The release of gaseous mercury is not restricted to fossil fuels. Waste incineration plants or crematoria in particular warrant special attention paid to batteries, semi-conductors, or fillings. The maximum values permitted in Europe are stipulated in the 2000/76/EC WID directive. However, industrial operations worldwide are also standing up to their responsibility.

A number of mercury analysers are available on the market, but none can do what the MERCEM300Z can: measure mercury in flue gases quickly and reliably without external conversion – down to the smallest certified measuring range from 0 to 10 μg/m3. This constitutes concentration variable significantly below the emission concentrations of SO2, NOX, or dust common otherwise. This measuring quality, connected with a concurrently unique maintenance interval of three months, simplifies continuous monitoring even further, making the MERCEM300Z a superior mercury analysing system.

The MERCEM300Z combines thermal conversion at high temperatures and the Zeeman AAS analysis in a single, easy-to-use analyser.
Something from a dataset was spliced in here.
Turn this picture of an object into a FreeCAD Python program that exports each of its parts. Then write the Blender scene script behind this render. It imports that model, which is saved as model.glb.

Hg measurement directly in the hot cell is patented and licensed exclusively for the MERCEM300Z from SICK. The direct measurement detects even the minutest concentrations of Hg directly in the hot converter. No chemical conversion, no particulate converter, no gas cooling that may distort the measurement result – and on top of that, due to the Zeeman AAS analysis, the measurement is unaffected by interfering components in the gas stream.

Overall, thermal conversion at temperatures of about 1,000°C and detection of Hg directly after conversion within the undiluted sample provide the most accurate results while requiring the least expense and effort. Several test installations in Europe and in the USA have confirmed this assessment several times already.